1) Security Awareness Training
Your best line of defense against phishing attacks is continued education.
Phishing attempts are only successful because of human error, which means your employees need to be taught how to spot them before they fall victim to an attack. Conduct regular security awareness training, including enrolling your employees in courses that help them identify phishing attempts.
As a part of this training, you can even conduct phishing simulations to help them understand how they should respond in real-world situations.
2) Email Security
In addition to security awareness training, boost up your email security. Be certain spam filters are active on email accounts across your network. Make it easy for employees to report phishing scams and be vigilant when it comes to password security.
3) Disable Macros
A popular way for attackers to install malware or spyware on your computer is by delivering a Microsoft Office document that requires macros to run. Macros are shortcuts or specific keystrokes that make routine commands easier to implement (i.e. print, save, undo).

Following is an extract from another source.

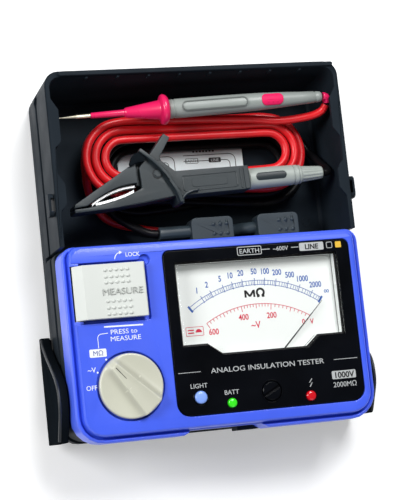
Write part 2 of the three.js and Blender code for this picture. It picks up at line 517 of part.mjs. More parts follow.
/** A wound lead lying flat: a long ring with round ends. */
function winding(x0, x1, y0, y1, band, z0, z1) {
  const ends = (inset) => roundedOutline(x0 + inset, x1 - inset, y0 + inset, y1 - inset,
    Array(4).fill((y1 - y0) / 2 - inset), 8);
  return cut(loft([[ends(0), z0], [ends(0), z1]]), loft([[ends(band), z0 - 1], [ends(band), z1 + 1]]));
}
const WOUND_BAND = 6.5 * CABLE_R; // three turns side by side, in two layers
const BLACK_COIL_Z = [FLOOR_Z + GAP + 1, FLOOR_Z + GAP + 1 + 4.2 * CABLE_R];
const RED_COIL_Z = [BLACK_COIL_Z[1] + GAP, BLACK_COIL_Z[1] + GAP + 4.2 * CABLE_R];
add("red_coil", winding(-54.5, 61, 28.5, 69, WOUND_BAND, ...RED_COIL_Z), LEAD_RED);
add("red_lead_probe_end", tube([[68.4, 67.9, 43.6], [66.3, 65, 41.4], [60, 63.2, 38.5], [46, 62.5, 35.2],
  [32, 64, 34.6], [10, 65, 34.6], [-8, 65, 34.6]], CABLE_R, 24), LEAD_RED);
add("red_lead_plug_end", tube([[-52.6, 50, 20.9], [-52.4, 44, 20.8], [-51.6, 38.5, 19.6],
  [-49.8, 32, 17.8], [-46, 25, 16.4], [-40, 19.6, 16.4], [-30, 16.4, 16.4], [-18, 13.8, 16.4],
  [0, 11.6, 16.4], [10, 11, 16.8], [17.2, 11, 18.6]], CABLE_R, 32), LEAD_RED);

/** Right-angle 4 mm plug in its socket: a flat body, a pin behind it and a boot to the left. */
function plug(x, boot) {
  const body = slab(x - 15, x + 6.3, 4.6, 16.8, SOCKETS.z - 5, SOCKETS.z + 5, 2.4);
  const grips = [-1, 1].flatMap((row) => [0, 1, 2].map((column) => post(x - 4 + column * 3.4,
    10.8 + row * 2.4, SOCKETS.z + 4.5, SOCKETS.z + 5.7, 1.1, 0.8, 8)));
  const collar = bar(x, SOCKETS.z, SEAM_Y + 0.3, 6, 4.1);
  return join(body, ...grips, collar, bar(x, SOCKETS.z, -10, 6, 1.95, 1.95, 14), boot);
}
add("line_plug", plug(SOCKETS.line, tube([[17.9, 11, 18.9], [22, 11, 20.6], [27, 11, 24], [32, 11, 26]],
  3.1, 6, 12)), GRIP_GREY);

// ---- Black test lead: clip, winding, plug --------------------------------------------------------
add("black_coil", winding(-49, 62, 21.5, 66, WOUND_BAND, ...BLACK_COIL_Z), LEAD_BLACK);
add("black_lead_plug_end", tube([[-43.9, 25.2, 21.4], [-39, 21, 21.9], [-33.6, 17, 23.4],
  [-28.6, 13.6, 25.6], [-24.5, 11.3, 26.8], [-20.2, 10.7, 27]], CABLE_R, 14), LEAD_BLACK);
add("earth_plug", plug(SOCKETS.earth, tube([[-19.6, 10.7, SOCKETS.z], [-12, 10.7, SOCKETS.z],
  [0, 10.7, SOCKETS.z]], 3.3, 3, 12)), GRIP_GREY);

const CLIP = { z: 39, half: 6, plate: 2.6, axisY: -5.8, bodyEnd: 46 };
const clip = new THREE.Group(); // origin on the pivot, X towards the cable
clip.position.set(-22, 37.4, 0);
clip.rotation.z = THREE.MathUtils.degToRad(2);
tester.add(clip);
const clipLow = CLIP.z - CLIP.half, clipHigh = CLIP.z + CLIP.half;
const SLOT_LOW = clipLow + CLIP.plate, SLOT_HIGH = clipHigh - CLIP.plate;

/** Curved finger guard: a thin fin across the body. */
function fingerGuard(z0, z1) {
  const curve = new THREE.QuadraticBezierCurve(new THREE.Vector2(-8, 12), new THREE.Vector2(6, 1),
    new THREE.Vector2(9.8, -15));
  const line = curve.getPoints(8);
  const side = (offset) => line.map((p, i) => {
    const t = curve.getTangent(i / 8);
    return [p.x - t.y * offset, p.y + t.x * offset];
  });
  return plate([...side(0.9), ...side(-0.9).reverse()], z0, z1);
}

/** Points on the curved edge of one jaw, from the tip towards the pivot. */
const jawEdge = (tip, middle, root) => new THREE.QuadraticBezierCurve(...[tip, middle, root]
  .map(([x, y]) => new THREE.Vector2(x, y))).getPoints(8).map((p) => [p.x, p.y]);
const UPPER_EDGE = jawEdge([-34.2, -11.2], [-22, -3.2], [-10.2, -3.6]);

function clipBody() {
  const lowerJaw = plate([[-42.4, -15.2], [-42.6, -13.4], [-36, -13.2],
    ...jawEdge([-34, -12.9], [-19, -11.6], [-8.4, -6]), [6, -6], [8.5, 0.6],
    [CLIP.bodyEnd, 0.2], [CLIP.bodyEnd, -11.4], [12, -11.6], [11.4, -15.4], [8.6, -15.4],
    [7.6, -11.6], [-8, -13.4], [-24, -14.6]], clipLow, clipHigh);
  const cheek = [[-8.4, -7], [-8.6, 3.6], [-4.8, 8.8], [3, 6], [9, 0.6], [8, -7]];
  return cut(join(lowerJaw, plate(cheek, clipLow, SLOT_LOW), plate(cheek, SLOT_HIGH, clipHigh),
    fingerGuard(clipHigh - 0.2, clipHigh + 3), fingerGuard(clipLow - 1, clipLow + 0.2)),
  post(0, 0, clipLow - 2, clipHigh + 4, 1.75, 1.75, 14));
}

function clipJaw() {
  const arm = plate([[-42.6, -12.9], [-42.2, -11.2], [-10.2, 6.6],
    ...UPPER_EDGE.toReversed(), [-36, -12.2]], clipLow, clipHigh);
  const hub = plate([[-10.6, -4.4], [-10.6, 6.5], [-5.8, 9], [-2.4, 9.6], [6.6, 20], [9.4, 17.8],
    [3, 8.6], [5, 2], [4, -4], [-4, -5.5]], SLOT_LOW + GAP, SLOT_HIGH - GAP);
  return cut(join(arm, hub), post(0, 0, clipLow, clipHigh, 1.75, 1.75, 14),
    post(0, 0, CLIP.z + 0.6, clipHigh, 4.3, 4.3, 16));
}

/** Metal lining that lies a gap off the curved edge of one jaw. */
function jawContact(tip, middle, root, direction) {
  const [near, far] = [GAP, GAP + 0.6].map((offset) =>
    jawEdge(tip, middle, root).map(([x, y]) => [x, y + direction * offset]));
  return plate([...near, ...far.reverse()], CLIP.z - 3.4, CLIP.z + 3.4);
}
add("clip_body", clipBody(), CLIP_GREY, clip);
add("clip_jaw", clipJaw(), CLIP_GREY, clip);
add("clip_contact_lower", jawContact([-31.5, -12.4], [-20, -11], [-12, -7.8], 1), STEEL, clip);
add("clip_contact_upper", jawContact([-31.5, -9.6], [-22, -4.1], [-12, -3.7], -1), STEEL, clip);
add("clip_pin", post(0, 0, clipLow - 0.4, clipHigh + 0.5, 1.45, 1.45, 14), STEEL, clip);
add("clip_spring", cut(post(0, 0, CLIP.z + 0.9, SLOT_HIGH - 0.1, 3.9, 3.9, 16),
  post(0, 0, CLIP.z, clipHigh, 2.1, 2.1, 14)), STEEL, clip);
add("clip_barrel", turned([[CLIP.bodyEnd + GAP, 0], [CLIP.bodyEnd + GAP, 5.3], [73, 4.9], [74, 3.9],
  [85.6, 3.1], [85.6, 0]]).translate(0, CLIP.axisY, CLIP.z), BARREL_GREY, clip);
add("black_lead_clip_end", tube([[64.3, 34.6, 39], [66.6, 34.8, 38.4], [68.3, 36.8, 34.4], [67.2, 42, 27],
  [65, 48, 20.5], [64.6, 52, 19]], CABLE_R, 12), LEAD_BLACK);

export default tester;
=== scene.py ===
"""Looks of an analog insulation resistance tester in its hard case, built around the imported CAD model.

Lengths in the shape-making code are millimetres in the row's frame; a piece is scaled to metres
when it is made. X runs to the right of the face, Y towards the lead tray and Z out of the face.
"""
import json
import math

import bmesh
import bpy
from mathutils import Matrix, Vector


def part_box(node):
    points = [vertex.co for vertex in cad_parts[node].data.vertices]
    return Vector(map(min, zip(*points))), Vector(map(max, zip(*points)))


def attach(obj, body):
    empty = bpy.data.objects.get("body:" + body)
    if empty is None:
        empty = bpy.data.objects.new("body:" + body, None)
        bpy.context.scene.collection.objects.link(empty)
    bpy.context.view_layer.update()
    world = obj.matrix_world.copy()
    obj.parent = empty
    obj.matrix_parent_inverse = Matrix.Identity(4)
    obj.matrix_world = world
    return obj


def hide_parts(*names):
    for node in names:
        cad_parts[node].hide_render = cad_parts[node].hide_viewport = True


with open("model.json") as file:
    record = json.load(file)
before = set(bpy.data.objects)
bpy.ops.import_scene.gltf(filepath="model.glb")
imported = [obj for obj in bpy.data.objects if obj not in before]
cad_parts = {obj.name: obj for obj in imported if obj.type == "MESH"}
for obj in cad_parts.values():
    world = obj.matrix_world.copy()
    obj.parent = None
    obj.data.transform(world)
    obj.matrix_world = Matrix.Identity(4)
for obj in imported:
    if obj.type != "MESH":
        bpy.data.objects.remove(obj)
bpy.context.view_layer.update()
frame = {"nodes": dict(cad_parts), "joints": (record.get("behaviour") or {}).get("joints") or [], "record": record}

MM = 0.001
TAU = 2 * math.pi
INK = 0.06  # thickness of printed ink, enough to be a solid
CAP_SHARE = 0.73  # cap height of the lettering as a share of its font size


class Extent:
    """The box of a CAD node, in millimetres."""

    def __init__(self, node):
        low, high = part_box(node)
        self.x0, self.y0, self.z0 = (v / MM for v in low)
        self.x1, self.y1, self.z1 = (v / MM for v in high)
        self.x = (self.x0 + self.x1) / 2
        self.y = (self.y0 + self.y1) / 2
        self.z = (self.z0 + self.z1) / 2


def pivot(name):
    """The place of a joint, in millimetres."""
    return Vector(next(j["pos_m"] for j in frame["joints"] if j["name"] == name)) / MM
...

By disabling macros, you mitigate the risk of malware being installed on an enterprise by an employee who accidentally opens an infected attachment. Be sure to make this a default setting and enforce it in your group policy.
4) Implement Multi-Factor Authentication
Another effective step in protecting yourself from being hacked via phishing attempts is to enable multi-factor authentication on all accounts.
In the event you do fall victim to a phishing attack and accidentally hand over your email address and password, you have a second line of defense since you need another device in order to authenticate access. Microsoft reports this simple tactic blocks 99% of attempted hacks.
5) Encrypt Sensitive Data
Encryption converts all the data on your network and devices into something only accessible via an authentication key. By encrypting your data, you provide an additional layer of security in the event you're compromised due to a phishing attack.
6) Employ SSL Certificates
Secure Socket Layer (SSL) certificates indicate information transmitted between a user and a website is encrypted and secure.
These certificates are identified by, "https://" at the beginning of a URL address. Other times, it's indicated by a lock or the word "secure" in the browser bar. Websites without encryption only have, "http://" at the beginning of the URL address and often read "not secure" in the browser bar.
If your company's website collects any sort of personal information from its users (emails, passwords, credit card information, etc.), you need an SSL certificate to ensure their information is transmitted securely. Additionally, Google now uses SSL as a ranking signal. Without one, your website will be harder to find in search results.
7) Provide Securely Hosted Payment Pages
In addition to SSL certificates, if your business collects payment information via the web, it's important to provide securely hosted payment pages (HPP) for your users.
These are typically hosted by a third party and can either be embedded into your website or redirect users to a secure platform to process payments. An HPP is secure and PCI-certified, helps you avoid sensitive credit card information from passing through servers, and reduces your liability in the event credit card information is stolen.
8) Ensure Security Policy Covers Phishing Prevention Measures
Ensure your security policy clearly covers phishing prevention measures. This includes requiring security awareness training, establishing password requirements, mandating two-factor authentication, and policies for mobile device security.
Protect Your Company Now
Phishing is intentionally designed to trick, manipulate, and force an attacker's targets into surrendering personal and sensitive information. Sometimes phishing attacks are quick financial ploys. Other times, they are a small piece of a larger social engineering attack to bring down an enterprise.
It's vital for your small business to proactively train its employees to identify and prevent phishing attempts, including establishing detailed security protocols to mitigate exposing sensitive data.